**Dataset excerpt**
---
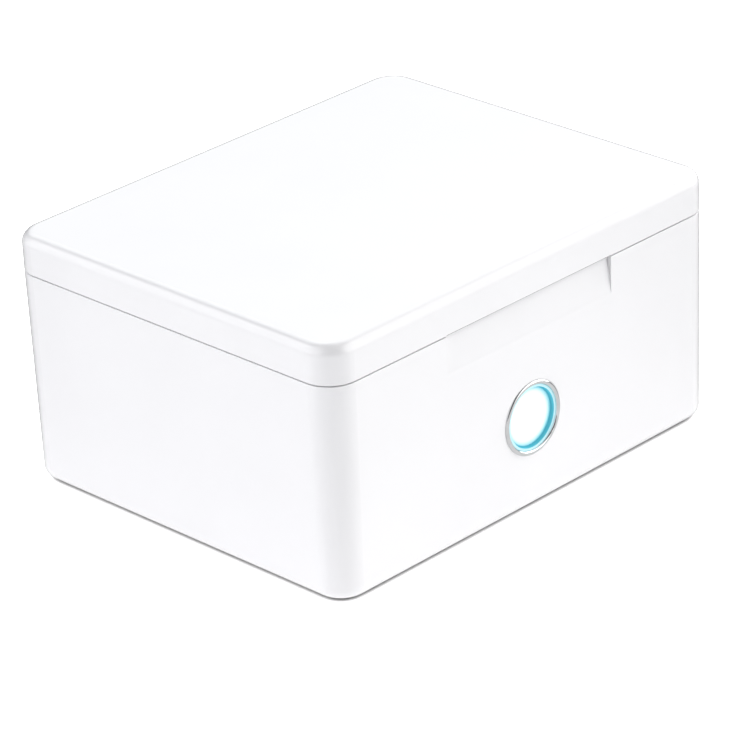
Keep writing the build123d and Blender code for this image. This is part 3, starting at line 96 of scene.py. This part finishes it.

# Painted glow of the button: radii of the glow painted on the cap, their shift from the button's axis, and
# depth in the ring
glow_start = 0.0051
glow_full = 0.0074
glow_shift = (-0.0006, 0.0003)
ring_fade = 0.0004


def direction(azimuth, elevation=0.0):
    """Unit vector at this azimuth and elevation in degrees."""
    turn = math.radians(azimuth)
    rise = math.radians(elevation)
    return Vector((math.sin(turn) * math.cos(rise), -math.cos(turn) * math.cos(rise), math.sin(rise)))


def new_material(name):
    """A node material: the material, its tree and its main shader."""
    material = bpy.data.materials.new(name)
    material.use_nodes = True
    tree = material.node_tree
    return material, tree, tree.nodes["Principled BSDF"]


def dress(material, *names):
    """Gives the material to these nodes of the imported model."""
    for name in names:
        mesh = nodes[name].data
        mesh.materials.clear()
        mesh.materials.append(material)


def object_point(tree):
    """Socket with the point on the piece in metres."""
    return tree.nodes.new("ShaderNodeTexCoord").outputs["Object"]


def coordinates(tree):
    """Sockets with the X, Y and Z of the point on the piece."""
    split = tree.nodes.new("ShaderNodeSeparateXYZ")
    tree.links.new(object_point(tree), split.inputs["Vector"])
    return split.outputs["X"], split.outputs["Y"], split.outputs["Z"]


def noise(tree, size, detail=2.0, stretch=(1, 1, 1)):
    """Socket with a soft noise whose blotches are about this large in metres."""
    mapping = tree.nodes.new("ShaderNodeMapping")
    mapping.inputs["Scale"].default_value = stretch
    tree.links.new(object_point(tree), mapping.inputs["Vector"])
    texture = tree.nodes.new("ShaderNodeTexNoise")
    texture.inputs["Scale"].default_value = 1 / size
    texture.inputs["Detail"].default_value = detail
    tree.links.new(mapping.outputs["Vector"], texture.inputs["Vector"])
    return texture.outputs["Fac"]


def ramp(tree, source, stops):
    """Socket with a colour ramp over the source; stops are (position, colour or grey)."""
    node = tree.nodes.new("ShaderNodeValToRGB")
    node.color_ramp.elements.remove(node.color_ramp.elements[1])
    for index, (position, colour) in enumerate(stops):
        element = node.color_ramp.elements[0] if index == 0 else node.color_ramp.elements.new(position)
        element.position = position
        rgb = colour if isinstance(colour, tuple) else (colour, colour, colour)
        element.color = (*rgb, 1.0)
    tree.links.new(source, node.inputs["Fac"])
    return node.outputs["Color"]


def run(tree, source, low, high, start=0.0, end=1.0, smooth=False):
    """Socket that runs from start where the source is at low to end where it is at high."""
    node = tree.nodes.new("ShaderNodeMapRange")
    node.interpolation_type = "SMOOTHSTEP" if smooth else "LINEAR"
    node.inputs["From Min"].default_value = low
    node.inputs["From Max"].default_value = high
    node.inputs["To Min"].default_value = start
    node.inputs["To Max"].default_value = end
    tree.links.new(source, node.inputs["Value"])
    return node.outputs["Result"]


def combined(tree, operation, first, second):
    """Socket with two values put together by this operation."""
    node = tree.nodes.new("ShaderNodeMath")
    node.operation = operation
    tree.links.new(first, node.inputs[0])
    tree.links.new(second, node.inputs[1])
    return node.outputs["Value"]


def multiplied(tree, first, second):
    """Socket with the product of two colours."""
    node = tree.nodes.new("ShaderNodeMix")
    node.data_type = "RGBA"
    node.blend_type = "MULTIPLY"
    node.inputs["Factor"].default_value = 1.0
    tree.links.new(first, node.inputs["A"])
    tree.links.new(second, node.inputs["B"])
    return node.outputs["Result"]


def length(tree, vector):
    """Socket with the length of a vector."""
    node = tree.nodes.new("ShaderNodeVectorMath")
    node.operation = "LENGTH"
    tree.links.new(vector, node.inputs[0])
    return node.outputs["Value"]


def reach_along(tree, vector, azimuth, elevation=0.0):
    """Socket with how far a vector reaches in this direction."""
    node = tree.nodes.new("ShaderNodeVectorMath")
    node.operation = "DOT_PRODUCT"
    node.inputs[1].default_value = direction(azimuth, elevation)
    tree.links.new(vector, node.inputs[0])
    return node.outputs["Value"]


def chosen(tree, choice, first, second):
    """Socket with the first shader where the choice is 0 and the second where it is 1."""
    node = tree.nodes.new("ShaderNodeMixShader")
    tree.links.new(choice, node.inputs["Fac"])
    tree.links.new(first, node.inputs[1])
    tree.links.new(second, node.inputs[2])
    return node.outputs["Shader"]


def mottle(tree, shader, colour, spread, size):
    """Base colour that drifts by the spread over blotches of this size."""
    low = tuple(channel * (1 - spread) for channel in colour)
    high = tuple(min(channel * (1 + spread), 1.0) for channel in colour)
    tree.links.new(ramp(tree, noise(tree, size), [(0.35, low), (0.65, high)]), shader.inputs["Base Color"])


def uneven_gloss(tree, shader, low, high, size, stretch=(1, 1, 1)):
    """Roughness that drifts between two values over blotches of this size."""
    source = noise(tree, size, 3.0, stretch)
    tree.links.new(ramp(tree, source, [(0.35, low), (0.65, high)]), shader.inputs["Roughness"])


def grain(tree, shader, size, depth, detail=2.0, stretch=(1, 1, 1)):
    """Bump of grains of this size and depth in metres."""
    bump = tree.nodes.new("ShaderNodeBump")
    bump.inputs["Strength"].default_value = 1.0
    bump.inputs["Distance"].default_value = depth
    tree.links.new(noise(tree, size, detail, stretch), bump.inputs["Height"])
    tree.links.new(bump.outputs["Normal"], shader.inputs["Normal"])


def moulded(name, colour, low, high, grain_size, grain_depth):
    """Moulded plastic: a slight drift in colour, gloss from low to high roughness and a fine grain."""
    material, tree, shader = new_material(name)
    mottle(tree, shader, colour, 0.015, 0.02)
    uneven_gloss(tree, shader, low, high, 0.012)
    grain(tree, shader, grain_size, grain_depth)
    return material


def metal(name, colour, low, high, stretch=(1, 1, 1), scratch_size=0.0004, scratch_depth=2e-6):
    """Bare metal with fine scratches, drawn out along the axes whose stretch is small."""
    material, tree, shader = new_material(name)
    shader.inputs["Metallic"].default_value = 1.0
    mottle(tree, shader, colour, 0.04, 0.004)
    uneven_gloss(tree, shader, low, high, 0.0015, stretch)
    grain(tree, shader, scratch_size, scratch_depth, 2.0, stretch)
    return material


def glossy_shell(name):
    """Glossy white moulding with a faint orange peel under a clear coat."""
    material, tree, shader = new_material(name)
    mottle(tree, shader, (0.90, 0.90, 0.915), 0.006, 0.03)
    uneven_gloss(tree, shader, 0.10, 0.15, 0.01)
    grain(tree, shader, 0.0022, 1.0e-6, 1.0)
    shader.inputs["IOR"].default_value = 1.49
    shader.inputs["Coat Weight"].default_value = 1.0
    shader.inputs["Coat Roughness"].default_value = 0.04
    shader.inputs["Coat IOR"].default_value = 1.5
    return material, tree, shader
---
Reproduce the material exactly, with every line intact.

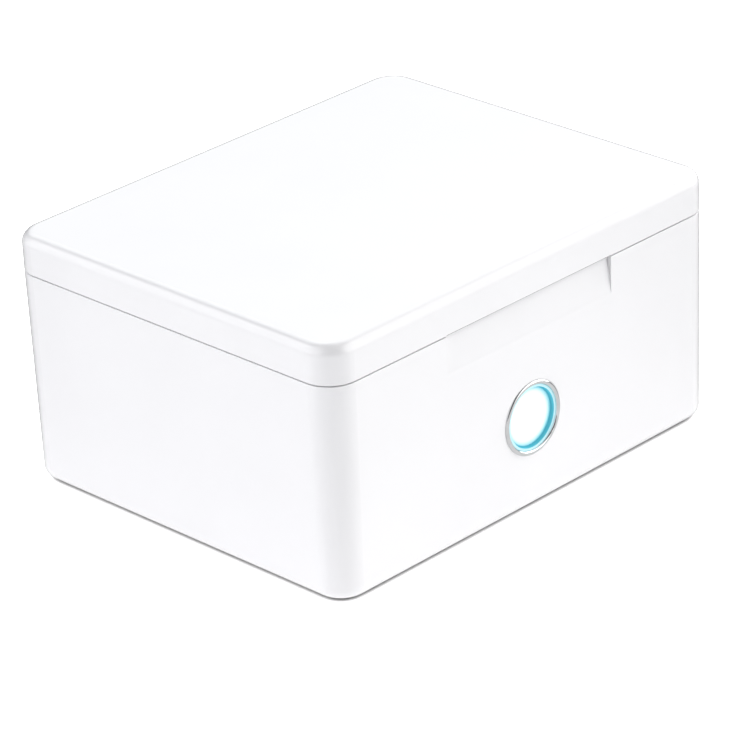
Keep writing the build123d and Blender code for this image. This is part 3, starting at line 96 of scene.py. This part finishes it.

# Painted glow of the button: radii of the glow painted on the cap, their shift from the button's axis, and
# depth in the ring
glow_start = 0.0051
glow_full = 0.0074
glow_shift = (-0.0006, 0.0003)
ring_fade = 0.0004


def direction(azimuth, elevation=0.0):
    """Unit vector at this azimuth and elevation in degrees."""
    turn = math.radians(azimuth)
    rise = math.radians(elevation)
    return Vector((math.sin(turn) * math.cos(rise), -math.cos(turn) * math.cos(rise), math.sin(rise)))


def new_material(name):
    """A node material: the material, its tree and its main shader."""
    material = bpy.data.materials.new(name)
    material.use_nodes = True
    tree = material.node_tree
    return material, tree, tree.nodes["Principled BSDF"]


def dress(material, *names):
    """Gives the material to these nodes of the imported model."""
    for name in names:
        mesh = nodes[name].data
        mesh.materials.clear()
        mesh.materials.append(material)


def object_point(tree):
    """Socket with the point on the piece in metres."""
    return tree.nodes.new("ShaderNodeTexCoord").outputs["Object"]


def coordinates(tree):
    """Sockets with the X, Y and Z of the point on the piece."""
    split = tree.nodes.new("ShaderNodeSeparateXYZ")
    tree.links.new(object_point(tree), split.inputs["Vector"])
    return split.outputs["X"], split.outputs["Y"], split.outputs["Z"]


def noise(tree, size, detail=2.0, stretch=(1, 1, 1)):
    """Socket with a soft noise whose blotches are about this large in metres."""
    mapping = tree.nodes.new("ShaderNodeMapping")
    mapping.inputs["Scale"].default_value = stretch
    tree.links.new(object_point(tree), mapping.inputs["Vector"])
    texture = tree.nodes.new("ShaderNodeTexNoise")
    texture.inputs["Scale"].default_value = 1 / size
    texture.inputs["Detail"].default_value = detail
    tree.links.new(mapping.outputs["Vector"], texture.inputs["Vector"])
    return texture.outputs["Fac"]


def ramp(tree, source, stops):
    """Socket with a colour ramp over the source; stops are (position, colour or grey)."""
    node = tree.nodes.new("ShaderNodeValToRGB")
    node.color_ramp.elements.remove(node.color_ramp.elements[1])
    for index, (position, colour) in enumerate(stops):
        element = node.color_ramp.elements[0] if index == 0 else node.color_ramp.elements.new(position)
        element.position = position
        rgb = colour if isinstance(colour, tuple) else (colour, colour, colour)
        element.color = (*rgb, 1.0)
    tree.links.new(source, node.inputs["Fac"])
    return node.outputs["Color"]


def run(tree, source, low, high, start=0.0, end=1.0, smooth=False):
    """Socket that runs from start where the source is at low to end where it is at high."""
    node = tree.nodes.new("ShaderNodeMapRange")
    node.interpolation_type = "SMOOTHSTEP" if smooth else "LINEAR"
    node.inputs["From Min"].default_value = low
    node.inputs["From Max"].default_value = high
    node.inputs["To Min"].default_value = start
    node.inputs["To Max"].default_value = end
    tree.links.new(source, node.inputs["Value"])
    return node.outputs["Result"]


def combined(tree, operation, first, second):
    """Socket with two values put together by this operation."""
    node = tree.nodes.new("ShaderNodeMath")
    node.operation = operation
    tree.links.new(first, node.inputs[0])
    tree.links.new(second, node.inputs[1])
    return node.outputs["Value"]


def multiplied(tree, first, second):
    """Socket with the product of two colours."""
    node = tree.nodes.new("ShaderNodeMix")
    node.data_type = "RGBA"
    node.blend_type = "MULTIPLY"
    node.inputs["Factor"].default_value = 1.0
    tree.links.new(first, node.inputs["A"])
    tree.links.new(second, node.inputs["B"])
    return node.outputs["Result"]


def length(tree, vector):
    """Socket with the length of a vector."""
    node = tree.nodes.new("ShaderNodeVectorMath")
    node.operation = "LENGTH"
    tree.links.new(vector, node.inputs[0])
    return node.outputs["Value"]


def reach_along(tree, vector, azimuth, elevation=0.0):
    """Socket with how far a vector reaches in this direction."""
    node = tree.nodes.new("ShaderNodeVectorMath")
    node.operation = "DOT_PRODUCT"
    node.inputs[1].default_value = direction(azimuth, elevation)
    tree.links.new(vector, node.inputs[0])
    return node.outputs["Value"]


def chosen(tree, choice, first, second):
    """Socket with the first shader where the choice is 0 and the second where it is 1."""
    node = tree.nodes.new("ShaderNodeMixShader")
    tree.links.new(choice, node.inputs["Fac"])
    tree.links.new(first, node.inputs[1])
    tree.links.new(second, node.inputs[2])
    return node.outputs["Shader"]


def mottle(tree, shader, colour, spread, size):
    """Base colour that drifts by the spread over blotches of this size."""
    low = tuple(channel * (1 - spread) for channel in colour)
    high = tuple(min(channel * (1 + spread), 1.0) for channel in colour)
    tree.links.new(ramp(tree, noise(tree, size), [(0.35, low), (0.65, high)]), shader.inputs["Base Color"])


def uneven_gloss(tree, shader, low, high, size, stretch=(1, 1, 1)):
    """Roughness that drifts between two values over blotches of this size."""
    source = noise(tree, size, 3.0, stretch)
    tree.links.new(ramp(tree, source, [(0.35, low), (0.65, high)]), shader.inputs["Roughness"])


def grain(tree, shader, size, depth, detail=2.0, stretch=(1, 1, 1)):
    """Bump of grains of this size and depth in metres."""
    bump = tree.nodes.new("ShaderNodeBump")
    bump.inputs["Strength"].default_value = 1.0
    bump.inputs["Distance"].default_value = depth
    tree.links.new(noise(tree, size, detail, stretch), bump.inputs["Height"])
    tree.links.new(bump.outputs["Normal"], shader.inputs["Normal"])


def moulded(name, colour, low, high, grain_size, grain_depth):
    """Moulded plastic: a slight drift in colour, gloss from low to high roughness and a fine grain."""
    material, tree, shader = new_material(name)
    mottle(tree, shader, colour, 0.015, 0.02)
    uneven_gloss(tree, shader, low, high, 0.012)
    grain(tree, shader, grain_size, grain_depth)
    return material


def metal(name, colour, low, high, stretch=(1, 1, 1), scratch_size=0.0004, scratch_depth=2e-6):
    """Bare metal with fine scratches, drawn out along the axes whose stretch is small."""
    material, tree, shader = new_material(name)
    shader.inputs["Metallic"].default_value = 1.0
    mottle(tree, shader, colour, 0.04, 0.004)
    uneven_gloss(tree, shader, low, high, 0.0015, stretch)
    grain(tree, shader, scratch_size, scratch_depth, 2.0, stretch)
    return material


def glossy_shell(name):
    """Glossy white moulding with a faint orange peel under a clear coat."""
    material, tree, shader = new_material(name)
    mottle(tree, shader, (0.90, 0.90, 0.915), 0.006, 0.03)
    uneven_gloss(tree, shader, 0.10, 0.15, 0.01)
    grain(tree, shader, 0.0022, 1.0e-6, 1.0)
    shader.inputs["IOR"].default_value = 1.49
    shader.inputs["Coat Weight"].default_value = 1.0
    shader.inputs["Coat Roughness"].default_value = 0.04
    shader.inputs["Coat IOR"].default_value = 1.5
    return material, tree, shader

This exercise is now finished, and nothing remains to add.